I will be quoting a lengthy excerpt here, but I think you will understand why.  My joy was indescribable, to know that the Lord would not only lead me to someone so quickly who wrote beautifully on the subject (very shortly afterwards I was also led to read Father John Hardon), but that He would do so in order to confirm the experience He had blessed me with:

The Sacred Heart is Jesus Christ whole and complete, God and Man, the Word Incarnate.  It is not only His Heart of flesh beating in His Breast, that meek and humble Heart, which we adore as the symbol or the organ of His incomparable love, It is His whole Being, divine and human; His Divinity, His Soul, His Body, each of the sacred Members; all His thoughts, His acts, His divine words….

The devotion to the Blessed Eucharist and the devotion to the Sacred Heart are two sister devotions.  They are so intimately united, they complete each other so perfectly, that the one calls for the other, as if necessarily….

If we have devotion to the Sacred Heart of Jesus we shall try to find It in order to adore It, to love It, to offer to It our reparations and our praises; and where shall we seek It, if not in the Blessed Eucharist where It is found living eternally?  If we love this adorable Heart, we shall desire to unite ourselves to It, for love seeks union; we shall wish to warm up our hearts again with the burning heat of this divine fire.

But to reach this Sacred Heart, to take hold of It, to put It in contact with our own, what shall we do?  Shall we scale heaven to carry away the Heart of Jesus triumphant in Its glory?  Doubtless, we shall not.  We shall go to the Blessed Eucharist, we shall go to the Tabernacle, we shall take the white Host, and when we have enclosed It in our breasts, we shall feel the divine Heart truly beating beside ours.

Devotion to the divine Heart infallibly leads souls to the Blessed Eucharist, and faith and devotion to the Blessed Eucharist necessarily lead souls to discover the mysteries of Infinite Love of which the divine Heart is the organ and symbol….

The Sacred Heart, the Blessed Eucharist, Love, are one and the same thing!

[The Sacred Heart and the Priesthood: Mother Louise Margaret Claret de la Touche, pgs. 183-185]

5 thoughts on “The Sacred Heart and the Eucharist

  1. Amen, and extra-beautiful.

    I did not hear the phrase “Eucharistic Heart of Jesus” until sometime within the past 15 or 20 years or so.

    About 15 years ago, I came across a life-altering book.. for 10 cents, yes, at a church rummage table whereon no book retained its front cover.
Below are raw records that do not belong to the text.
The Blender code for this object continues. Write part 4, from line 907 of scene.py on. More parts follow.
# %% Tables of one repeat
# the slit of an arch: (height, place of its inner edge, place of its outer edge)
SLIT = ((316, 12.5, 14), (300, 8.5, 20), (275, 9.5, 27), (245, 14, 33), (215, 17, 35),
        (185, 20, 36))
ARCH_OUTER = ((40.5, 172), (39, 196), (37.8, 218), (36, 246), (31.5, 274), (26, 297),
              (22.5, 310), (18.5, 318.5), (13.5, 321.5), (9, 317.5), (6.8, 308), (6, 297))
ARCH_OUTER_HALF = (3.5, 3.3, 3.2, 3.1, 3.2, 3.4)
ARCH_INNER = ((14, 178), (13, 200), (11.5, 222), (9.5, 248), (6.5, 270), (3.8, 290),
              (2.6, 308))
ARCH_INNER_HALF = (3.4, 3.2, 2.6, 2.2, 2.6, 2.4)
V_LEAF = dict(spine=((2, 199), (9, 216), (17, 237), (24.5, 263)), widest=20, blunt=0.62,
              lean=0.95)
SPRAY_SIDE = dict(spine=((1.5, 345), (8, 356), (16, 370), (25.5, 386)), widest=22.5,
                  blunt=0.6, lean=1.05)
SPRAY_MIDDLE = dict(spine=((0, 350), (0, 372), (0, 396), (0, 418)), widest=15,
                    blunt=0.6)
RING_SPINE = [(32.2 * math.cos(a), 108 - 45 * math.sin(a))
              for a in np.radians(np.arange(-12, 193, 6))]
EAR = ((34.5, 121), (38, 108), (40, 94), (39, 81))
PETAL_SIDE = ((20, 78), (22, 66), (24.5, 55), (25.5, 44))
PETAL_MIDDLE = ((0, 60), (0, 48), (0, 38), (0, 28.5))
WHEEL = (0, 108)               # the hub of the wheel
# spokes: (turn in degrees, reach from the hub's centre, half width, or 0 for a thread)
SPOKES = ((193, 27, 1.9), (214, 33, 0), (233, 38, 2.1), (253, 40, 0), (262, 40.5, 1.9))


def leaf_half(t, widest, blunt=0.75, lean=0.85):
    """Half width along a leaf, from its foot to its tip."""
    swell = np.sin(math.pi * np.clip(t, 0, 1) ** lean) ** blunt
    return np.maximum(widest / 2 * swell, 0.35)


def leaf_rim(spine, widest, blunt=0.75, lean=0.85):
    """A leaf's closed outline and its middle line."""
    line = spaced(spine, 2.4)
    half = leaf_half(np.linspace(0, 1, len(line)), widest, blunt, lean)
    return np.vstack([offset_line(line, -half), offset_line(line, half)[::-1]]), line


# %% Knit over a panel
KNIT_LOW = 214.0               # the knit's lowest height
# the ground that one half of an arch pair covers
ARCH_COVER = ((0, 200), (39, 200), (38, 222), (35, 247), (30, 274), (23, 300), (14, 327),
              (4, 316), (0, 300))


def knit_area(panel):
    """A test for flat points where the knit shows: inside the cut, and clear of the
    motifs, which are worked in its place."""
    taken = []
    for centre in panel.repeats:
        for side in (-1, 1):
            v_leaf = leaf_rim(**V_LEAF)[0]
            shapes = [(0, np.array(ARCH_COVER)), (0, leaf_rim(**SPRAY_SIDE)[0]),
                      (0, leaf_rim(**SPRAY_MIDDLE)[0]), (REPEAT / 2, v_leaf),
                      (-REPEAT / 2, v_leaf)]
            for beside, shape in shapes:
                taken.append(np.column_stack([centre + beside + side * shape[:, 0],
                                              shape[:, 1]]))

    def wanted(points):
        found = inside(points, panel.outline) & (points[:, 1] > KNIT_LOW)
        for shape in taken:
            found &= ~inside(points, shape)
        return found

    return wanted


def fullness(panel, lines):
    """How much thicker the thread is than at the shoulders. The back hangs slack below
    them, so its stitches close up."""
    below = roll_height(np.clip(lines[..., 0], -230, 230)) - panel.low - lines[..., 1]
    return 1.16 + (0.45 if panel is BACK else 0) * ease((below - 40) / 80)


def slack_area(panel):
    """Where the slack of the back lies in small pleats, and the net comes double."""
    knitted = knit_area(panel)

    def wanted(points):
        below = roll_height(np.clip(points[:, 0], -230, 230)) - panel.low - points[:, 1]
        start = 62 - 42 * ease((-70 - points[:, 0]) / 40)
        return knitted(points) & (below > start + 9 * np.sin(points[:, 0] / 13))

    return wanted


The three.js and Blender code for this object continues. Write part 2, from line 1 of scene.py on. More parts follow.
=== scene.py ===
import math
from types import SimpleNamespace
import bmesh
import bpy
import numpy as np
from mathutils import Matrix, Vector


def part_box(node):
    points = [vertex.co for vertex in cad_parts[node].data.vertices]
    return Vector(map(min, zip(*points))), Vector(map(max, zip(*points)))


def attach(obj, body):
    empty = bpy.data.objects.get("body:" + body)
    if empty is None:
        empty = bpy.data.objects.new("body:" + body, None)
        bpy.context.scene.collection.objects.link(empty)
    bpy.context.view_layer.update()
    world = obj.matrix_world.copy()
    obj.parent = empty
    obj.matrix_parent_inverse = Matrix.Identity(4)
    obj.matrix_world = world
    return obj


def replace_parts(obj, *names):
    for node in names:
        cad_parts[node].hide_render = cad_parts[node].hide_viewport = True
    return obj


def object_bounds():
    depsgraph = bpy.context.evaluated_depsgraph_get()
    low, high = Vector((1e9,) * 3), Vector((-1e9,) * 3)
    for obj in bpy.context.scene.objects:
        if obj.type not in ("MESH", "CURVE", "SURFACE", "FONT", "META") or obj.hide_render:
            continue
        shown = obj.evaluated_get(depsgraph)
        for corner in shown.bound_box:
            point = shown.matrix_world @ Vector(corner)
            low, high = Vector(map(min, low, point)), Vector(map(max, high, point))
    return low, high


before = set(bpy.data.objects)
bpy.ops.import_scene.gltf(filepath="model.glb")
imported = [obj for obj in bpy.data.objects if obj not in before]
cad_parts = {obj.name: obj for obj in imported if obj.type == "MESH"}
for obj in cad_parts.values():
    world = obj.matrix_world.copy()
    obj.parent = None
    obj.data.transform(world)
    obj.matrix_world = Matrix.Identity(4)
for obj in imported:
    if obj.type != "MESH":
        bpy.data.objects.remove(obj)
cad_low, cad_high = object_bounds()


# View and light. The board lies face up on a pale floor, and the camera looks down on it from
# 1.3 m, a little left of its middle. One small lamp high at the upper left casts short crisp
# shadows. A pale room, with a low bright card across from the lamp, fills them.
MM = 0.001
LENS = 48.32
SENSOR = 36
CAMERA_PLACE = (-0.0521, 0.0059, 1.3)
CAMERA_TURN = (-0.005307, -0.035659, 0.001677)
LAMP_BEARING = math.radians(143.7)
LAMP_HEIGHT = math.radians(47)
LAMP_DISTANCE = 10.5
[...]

I can remember the smell of the place, the rustlings behind me, and how my eyes suddenly dilated when I read the words on the book’s spine; it was one of those moments when only goodwill stops you from hunching over your treasure — when you wish you had gymnasium-sized wings to spread out so no one else could reach for it, so that you wouldn’t have to go home empty, and wait.. I hope silly joy pleases Him. I’m certain I read “Miracle of Lanciano” in one sitting, the moment the girls went to bed.

    I don’t recall what Fr. Hardon said per se, but I know I’ve been inexplicably drawn to (and have *met*) him and many of the saints and confessors who were in love with Love. The one mystery spot in it all that I still ponder to this day, because it was so electrifying in its sudden unexpected strength, was how present He was just under the breastbone in a dying Methodist woman. Yes, her heart. There was to be no interference, now. None. I was frightened by the intensity, and was glad my shift had ended. He treasured her; she was not just holy ground, she was His.

  2. Cathy, you too? 🙂 Thank you! It is not my practice to share personal mystical experiences here, but I think from time to time it may be appropriate, if they might help others in any way.

    Carol, thank you. So what can we say about this beautiful Methodist woman so treasured by the Lord, whose Heart she knew? Might we say that when He brought her to heaven, she was shown how even more fully she would have known Him and been constantly nourished by Him and how more present He would have been to her through the Eucharist? How the graces provided to her through the sacrament of the Eucharist would have helped to sustain her throughout the course of her life (as Catherine Doherty said, which I quoted in a post a few months back, “everything can be borne between two Masses…) I do believe in the indwelling of the Divine in people of all faiths, but am so grateful for the extra graces, strength and sustenance given to us through the sacraments of the Catholic church, as I know you are too!

  3. Wonderful, Gabrielle! There are depths beyond depths, and as you said in your beautiful post about your own Sacred Heart experience, we do not know how much we don’t know… You have opened the eyes of my own heart with these posts – thank you so much!

  4. You’re very welcome, Mike. I appreciate all that I learn/have learned from your own heartfelt sharings along your personal contemplative/mystical path, and the writers/holy souls who resonate with you.